I began to wonder about my reason for coming to Amsterdam. I had set out on a journey of discovery, and while I did learn much about myself, I was now thinking that I may really need to find a place for recovery, It felt like it was time to move on. It had been one hell of a party, with an insanely wonderful guest list. I doubted that I would ever be as close to anyone as I was to Julian, Tessa, and Trush.

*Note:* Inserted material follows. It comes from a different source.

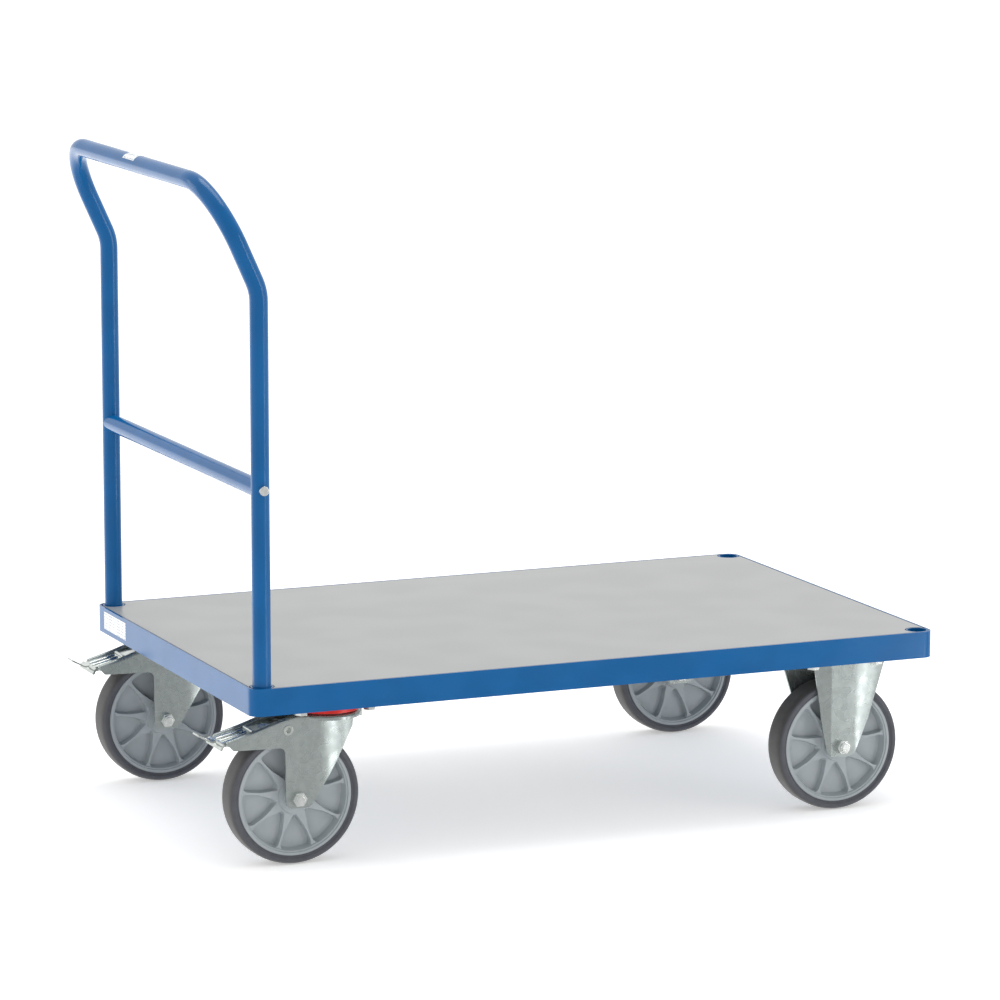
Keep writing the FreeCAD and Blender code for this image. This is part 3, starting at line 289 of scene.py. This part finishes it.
# how wide the rounding of their edges is, by the first words of the node's name
edgeWidths = {"side_rail": 0.9*mm, "end_rail": 0.9*mm, "front_socket": 0.8*mm, "rear_socket": 0.8*mm,
              "deck_board": 0.4*mm, "front_channel": 0.8*mm, "rear_channel": 0.8*mm,
              "swivel_fork": 0.7*mm, "fixed_fork": 0.7*mm, "castor_plate": 0.6*mm, "brake_pedal": 0.6*mm,
              "brake_rivets": 0.5*mm, "swivel_axle": 0.6*mm, "fixed_axle": 0.6*mm,
              "crossbar_bolts": 1.0*mm, "castor_screws": 0.5*mm}


def soften(node, width):
    # a merged copy of a CAD node, its flat faces joined and its edges rounded by a bevel
    mesh = nodes[node].data.copy()
    build = bmesh.new()
    build.from_mesh(mesh)
    bmesh.ops.remove_doubles(build, verts=build.verts, dist=edgeLook["merge"])
    bmesh.ops.dissolve_limit(build, angle_limit=math.radians(edgeLook["flat"]),
                             verts=build.verts, edges=build.edges)
    build.to_mesh(mesh)
    build.free()
    mesh.materials.clear()
    mesh.materials.append(materials[slotOf[node]])
    shade(mesh, edgeLook["sharp"])
    piece = bpy.data.objects.new(node + "_soft", mesh)
    bpy.context.scene.collection.objects.link(piece)
    bevel = piece.modifiers.new("edge", "BEVEL")
    bevel.width = width
    bevel.segments = edgeLook["segments"]
    bevel.limit_method = "ANGLE"
    bevel.angle_limit = math.radians(edgeLook["sharp"])
    bevel.harden_normals = True
    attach(piece, bodyOf[node])
    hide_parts(node)


for node, thing in nodes.items():
    thing.data.materials.clear()
    thing.data.materials.append(materials[slotOf[node]])
for node in sorted(nodes):
    for start, width in edgeWidths.items():
        if node.startswith(start):
            soften(node, width)
print("CAD copies softened")


# wheels, in millimetres about their own middle until they are placed

def smooth(value, low, high):
    # 0 below low, 1 above high, an S curve between
    t = np.clip((value - low)/(high - low), 0, 1)
    return t*t*(3 - 2*t)


def closedGrid(rows, columns):
    # quads between neighbours on a rows x columns grid of points that closes on itself both ways
    row = np.arange(rows)[:, None]
    column = np.arange(columns)[None, :]
    nextRow = (row + 1) % rows
    nextColumn = (column + 1) % columns
    corners = [row*columns + column, row*columns + nextColumn,
               nextRow*columns + nextColumn, nextRow*columns + column]
    return np.stack(corners, -1).reshape(-1, 4)


def newPiece(node, points, sharp, uv=None):
    # a grid of points made into one mesh, which rides on its body in place of the CAD node
    rows, columns = points.shape[:2]
    mesh = bpy.data.meshes.new("moulded_" + node)
    mesh.from_pydata(points.reshape(-1, 3).tolist(), [], closedGrid(rows, columns).tolist())
    mesh.update()
    piece = bpy.data.objects.new("moulded_" + node, mesh)
    bpy.context.scene.collection.objects.link(piece)
    if uv is not None:
        layer = mesh.uv_layers.new(name="around")
        loops = np.zeros(len(mesh.loops), int)
        mesh.loops.foreach_get("vertex_index", loops)
        layer.data.foreach_set("uv", uv.reshape(-1, 2)[loops].astype(np.float32).ravel())
    mesh.materials.append(materials[slotOf[node]])
    shade(mesh, sharp)
    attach(piece, bodyOf[node])
    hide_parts(node)
    return piece


# radii from the bore out, then half widths at each ring, then the spokes' own sizes
rimShape = {"bore": 14.5, "boss": 17.0, "hub": 25.0, "step": 79.6, "lip": 82.6, "outer": 87.0,
            "bossHalf": 28.4, "hubHalf": 20.5, "floorHalf": 5.0, "spokeHalf": 15.0, "stepHalf": 17.6,
            "ringHalf": 19.6, "spokes": 9, "wall": 2.2, "hubWidth": 7.6, "hubWidthEnds": 58.0,
            "narrow": 1.5, "flare": 3.2, "flareStarts": 70.0, "floorShare": 0.52, "wallShare": 0.86,
            "chamfer": 0.6, "sharp": 40, "rearTurn": 8, "frontTurn": 12}

# the ejector mark beside each spoke: a low round pip
pipShape = {"height": 0.9, "radius": 70.0, "turn": 0.12, "spread": 2.2, "arc": 68.0}


def rimRadii():
    # the grid's circles: a few crowd together at each step, and even ones fill the panels
    s = rimShape
    return np.unique(np.concatenate([
        [s["bore"], s["bore"] + 0.5, s["boss"] - 0.7, s["boss"] - 0.1, s["boss"] + 0.1, s["boss"] + 1],
        [s["hub"] - 0.9, s["hub"] - 0.1, s["hub"] + 0.5, s["hub"] + 1.4],
        np.linspace(s["hub"] + 2.5, s["step"] - 7, 26),
        np.linspace(s["step"] - 6, s["step"] + 0.6, 14),
        [s["lip"] - 0.4, s["lip"] + 0.3, s["outer"] - 0.7, s["outer"]]]))


def rimAngles(r, sector):
    # across one panel, from spoke middle to spoke middle: even lines on the floor, then lines that follow
    # the foot and the top of the spoke's drafted wall, whose half width narrows outward and then flares
    s = rimShape
    floorShare, wallShare = s["floorShare"], s["wallShare"]
    size = np.concatenate([np.linspace(0, floorShare, 9)[:-1], np.linspace(floorShare, wallShare, 9)[:-1],
                           np.linspace(wallShare, 1, 4)])
    across = np.concatenate([-size[:0:-1], size])[:-1, None]
    size = np.abs(across)
    width = s["narrow"] + (s["hubWidth"] - s["narrow"])*(1 - smooth(r, s["hub"] - 6, s["hubWidthEnds"]))
    width = width + s["flare"]*smooth(r, s["flareStarts"], s["step"] + 1)**2
    leastTurn = 0.004  # keeps neighbouring lines apart near the hub
    steepest = 0.9
    top = sector - np.arcsin(np.minimum(width/r, steepest))
    base = np.maximum(sector - np.arcsin(np.minimum((width + s["wall"])/r, steepest)), leastTurn)
    top = np.maximum(top, base + leastTurn)
    onWall = base + (top - base)*(size - floorShare)/(wallShare - floorShare)
    onSpoke = top + (sector - top)*(size - wallShare)/(1 - wallShare)
    angle = np.where(size < floorShare, base*size/floorShare, np.where(size < wallShare, onWall, onSpoke))
    return np.sign(across)*angle, size


def rimPoints(turnBack):
    # half a rim as a height over a polar grid: the spoke height, dropped to the floor between spokes,
    # then carried by S curves in radius to the heights of the step, the outer ring, the hub and the boss
    s = rimShape
    radii = rimRadii()
    r = radii[None, :]
    sector = math.pi/s["spokes"]
    angle, size = rimAngles(r, sector)
    drop = 1 - smooth(size, s["floorShare"] - 0.02, s["wallShare"] + 0.02)
    drop = drop*smooth(r, s["hub"] + 1.5, s["hub"] + 8)*(1 - smooth(r, s["step"] - 3.2, s["step"] + 0.2))
    height = s["spokeHalf"] - (s["spokeHalf"] - s["floorHalf"])*drop
    aside = (angle + pipShape["turn"])*pipShape["arc"]
    height = height + pipShape["height"]*np.exp(-(aside**2 + (r - pipShape["radius"])**2)/pipShape["spread"])
    height = height + (s["stepHalf"] - s["spokeHalf"])*smooth(r, s["step"] - 0.5, s["step"] + 0.5)
    height = height + (s["ringHalf"] - s["stepHalf"])*smooth(r, s["lip"] - 0.5, s["lip"] + 0.4)
    height = height - s["chamfer"]*smooth(r, s["outer"] - 0.8, s["outer"])
    height = height + (s["hubHalf"] - height)*(1 - smooth(r, s["hub"] - 1.0, s["hub"] + 0.6))
    height = height + (s["bossHalf"] - height)*(1 - smooth(r, s["boss"] - 0.8, s["boss"] + 0.2))
    turns = 2*sector*np.arange(s["spokes"])[:, None, None]
    theta = (angle[None] + turns).reshape(-1, radii.size) - math.radians(turnBack)
    radius = np.broadcast_to(r, theta.shape)
    height = np.tile(height, (s["spokes"], 1))
    return np.stack([radius*np.cos(theta), height, radius*np.sin(theta)], -1)


def makeRim(node, centre):
    # one half and its mirror image, joined at the bore and at the outer edge
    half = rimPoints(rimShape["rearTurn"] if "rear" in node else rimShape["frontTurn"])
    otherHalf = half[:, ::-1]*np.array([1, -1, 1])
    piece = newPiece(node, np.concatenate([half, otherHalf], 1)*mm + np.array(centre), rimShape["sharp"])
    build = bmesh.new()
    build.from_mesh(piece.data)
    bmesh.ops.remove_doubles(build, verts=build.verts, dist=0.0001*mm)
    bmesh.ops.recalc_face_normals(build, faces=build.faces)
    build.to_mesh(piece.data)
    build.free()


# wall: points up from the bead and out from its face; the shoulder starts at its own radius
tyreShape = {"bead": 87.0, "beadHalf": 19.6, "outer": 100.0, "half": 22.4,
             "wall": [(0, 0), (2.4, 0), (3.0, 0.4), (3.7, 1.6), (4.6, 2.45), (5.8, 2.8)],
             "shoulder": 94.6, "shoulderPoints": 16, "rise": 1.15, "fall": 0.5,
             "treadStarts": 95.5, "treadFull": 99.0, "steps": 180, "sharp": 28}


def makeTyre(node, centre):
    # half an outline from the bead up the side wall, then a superellipse quarter (radius by a power of
    # the sine, half width by a power of the cosine) over the shoulder to the crown; mirrored and carried
    # once round the axle: x = radius cos, y = along, z = radius sin
    t = tyreShape
    wall = np.array(t["wall"]) + np.array([t["bead"], t["beadHalf"]])
    quarter = np.linspace(0, np.pi/2, t["shoulderPoints"])
    shoulder = np.stack([t["shoulder"] + (t["outer"] - t["shoulder"])*np.sin(quarter)**t["rise"],
                         t["half"]*np.cos(quarter)**t["fall"]], 1)
    half = np.concatenate([wall, shoulder])
    half[-1, 1] = 0
    profile = np.concatenate([half*np.array([1, -1]), half[-2::-1]])  # in this order the faces point out
    turn = np.linspace(0, 2*np.pi, t["steps"], endpoint=False)[:, None]
    radius = profile[:, 0]
    along = np.broadcast_to(profile[:, 1], (t["steps"], len(profile)))
    points = np.stack([radius*np.cos(turn), along, radius*np.sin(turn)], -1)
    uv = np.zeros(points.shape[:2] + (2,))
    uv[..., 0] = np.linspace(0, 1, t["steps"])[:, None]
    uv[..., 1] = smooth(radius, t["treadStarts"], t["treadFull"])
    newPiece(node, points*mm + np.array(centre), t["sharp"], uv)


for node in sorted(nodes):
    if node.startswith(("rim_", "tyre_")):
        low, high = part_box(node)
        makePart = makeRim if node.startswith("rim_") else makeTyre
        makePart(node, (low + high)/2)
print("wheels made")


# floor, room, lamps and camera

floorLook = {"colour": "fafafa", "reach": 30.0, "glow": 0.36}


def makeFloor():
    # a pale sheet with a little glow of its own, which shiny metal doesn't mirror
    reach = floorLook["reach"]
    corners = [(-reach, -reach, 0), (reach, -reach, 0), (reach, reach, 0), (-reach, reach, 0)]
    mesh = bpy.data.meshes.new("floor")
    mesh.from_pydata(corners, [], [(0, 1, 2, 3)])
    floor = bpy.data.objects.new("floor", mesh)
    bpy.context.scene.collection.objects.link(floor)
    material, shader = newMaterial("paleFloor")
    setShader(shader, {"Base Color": srgb(floorLook["colour"]), "Roughness": 0.9, "Specular IOR Level": 0.0,
                       "Emission Color": (1, 1, 1, 1), "Emission Strength": floorLook["glow"]}, {})
    mesh.materials.append(material)
    floor.visible_glossy = False


# strengths of the room's light, and the heights and depths (from -1 to 1) between which they change
roomLook = {"front": 0.62, "frontEnds": -0.75, "back": 1.0, "backStarts": 0.1,
            "sweep": 0.95, "sweepFull": -0.14, "sweepEnds": 0.0, "sweepFrom": 0.3, "sweepAll": 0.8}


def makeRoom():
    # a white room with a darker wall at the front, which gives the plated steel its tone, and a bright
    # low sweep behind; the backdrop itself is seen white
    world = bpy.data.worlds.new("studio")
    bpy.context.scene.world = world
    world.use_nodes = True
    tree = world.node_tree
    tree.nodes.clear()
    way = addNode(tree, "TexCoord").outputs["Generated"]
    split = addNode(tree, "SeparateXYZ", links={"Vector": way})
    room = addNode(tree, "MapRange", {"interpolation_type": "SMOOTHSTEP"},
                   {"From Min": roomLook["frontEnds"], "From Max": roomLook["backStarts"],
                    "To Min": roomLook["front"], "To Max": roomLook["back"]}, {"Value": split.outputs["Y"]})
    low = addNode(tree, "MapRange", {"interpolation_type": "SMOOTHSTEP"},
                  {"From Min": roomLook["sweepFull"], "From Max": roomLook["sweepEnds"],
                   "To Min": roomLook["sweep"], "To Max": 0.0}, {"Value": split.outputs["Z"]})
    behind = addNode(tree, "MapRange", {"interpolation_type": "SMOOTHSTEP"},
                     {"From Min": roomLook["sweepFrom"], "From Max": roomLook["sweepAll"]},
                     {"Value": split.outputs["Y"]})
    lit = addNode(tree, "Math", {"operation": "MULTIPLY_ADD"},
                  links={0: low.outputs["Result"], 1: behind.outputs["Result"], 2: room.outputs["Result"]})
    seen = addNode(tree, "LightPath").outputs["Is Camera Ray"]
    strength = addNode(tree, "Mix", {"data_type": "FLOAT"}, {3: 1.0}, {0: seen, 2: lit.outputs["Value"]})
    light = addNode(tree, "Background", values={"Color": (1, 1, 1, 1)}, links={"Strength": strength.outputs[0]})
    addNode(tree, "OutputWorld", links={"Surface": light.outputs["Background"]})


lamps = {
    "topLight": {"place": (0.5, 0.3, 4.0), "aim": (0.1, 0, 0.2), "size": (3.0, 2.0), "power": 60},
    "sideLight": {"place": (2.9, -2.3, 0.1), "aim": (0, -0.3, 0.1), "size": (0.5, 2.6), "power": 9},
    "frontLight": {"place": (6.0, -7.6, 0.5), "aim": (0, -0.3, 0.2), "size": (1.5, 7.0), "power": 165},
    "rearLight": {"place": (-3.6, 2.6, 1.4), "aim": (-0.4, 0, 0.4), "size": (1.6, 2.0), "power": 14},
}


def makeLamps():
    for name, look in lamps.items():
        data = bpy.data.lights.new(name, "AREA")
        data.shape = "RECTANGLE"
        data.size, data.size_y = look["size"]
        data.energy = look["power"]
        lamp = bpy.data.objects.new(name, data)
        bpy.context.scene.collection.objects.link(lamp)
        lamp.location = look["place"]
        aim = Vector(look["aim"]) - Vector(look["place"])
        lamp.rotation_euler = aim.to_track_quat("-Z", "Y").to_euler()


cameraLook = {"azimuth": -22.989, "elevation": 9.9365, "lens": 181.34, "sensor": 36, "far": 100,
              "offset": (-2.96349, -6.95203, 1.77768)}


def makeCamera():
    # stands off from the point on the floor midway between the four castors
    low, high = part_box("castor_screws")
    data = bpy.data.cameras.new("camera")
    data.lens = cameraLook["lens"]
    data.sensor_width = cameraLook["sensor"]
    data.clip_end = cameraLook["far"]
    camera = bpy.data.objects.new("camera", data)
    bpy.context.scene.collection.objects.link(camera)
    camera.location = Vector(cameraLook["offset"]) + Vector(((low.x + high.x)/2, 0, 0))
    tilt = math.radians(90 - cameraLook["elevation"])
    camera.rotation_euler = (tilt, 0, math.radians(cameraLook["azimuth"]))
    bpy.context.scene.camera = camera


makeFloor()
makeRoom()
makeLamps()
makeCamera()
bpy.context.scene.view_settings.view_transform = "Standard"
print("stage, light and camera set")

bpy.context.view_layer.update()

Julian stayed on at The Hotel Cok, acting as bartender, drug dealer, and companion to many tourists for many years to follow. I stayed in touch with him for several years, but then, as it inevitably happens, we lost contact with each other. Trush left Amsterdam before I did. She went fully clothed, and rumor had it that she had returned to her husband in Odesne, long enough to relieve him of some of his money, and headed out to The United States to  begin a career as an actress.  I suspect that she would have wound up in porn, as that seemed to play directly into her skill set. And Tessa, well I guess I realized that I was never really in love with her.  I cared for her, but it was just about the sex. She must have realized it too, and she moved on, finding employment at an upscale, 5 star hotel as a hostess. We wrote letters back and forth for a while, but I suppose neither one of us really gave a damn anymore.

And me, well, my own memory, which I was pretty sure I would have lost in the course of my journeys through time and space was not to be trusted, and I was forever glad that I had written it all down in the notebook I carried, recording it for posterity.  I left Amsterdam, content, tired, and totally wasted, still searching for whatever I would find.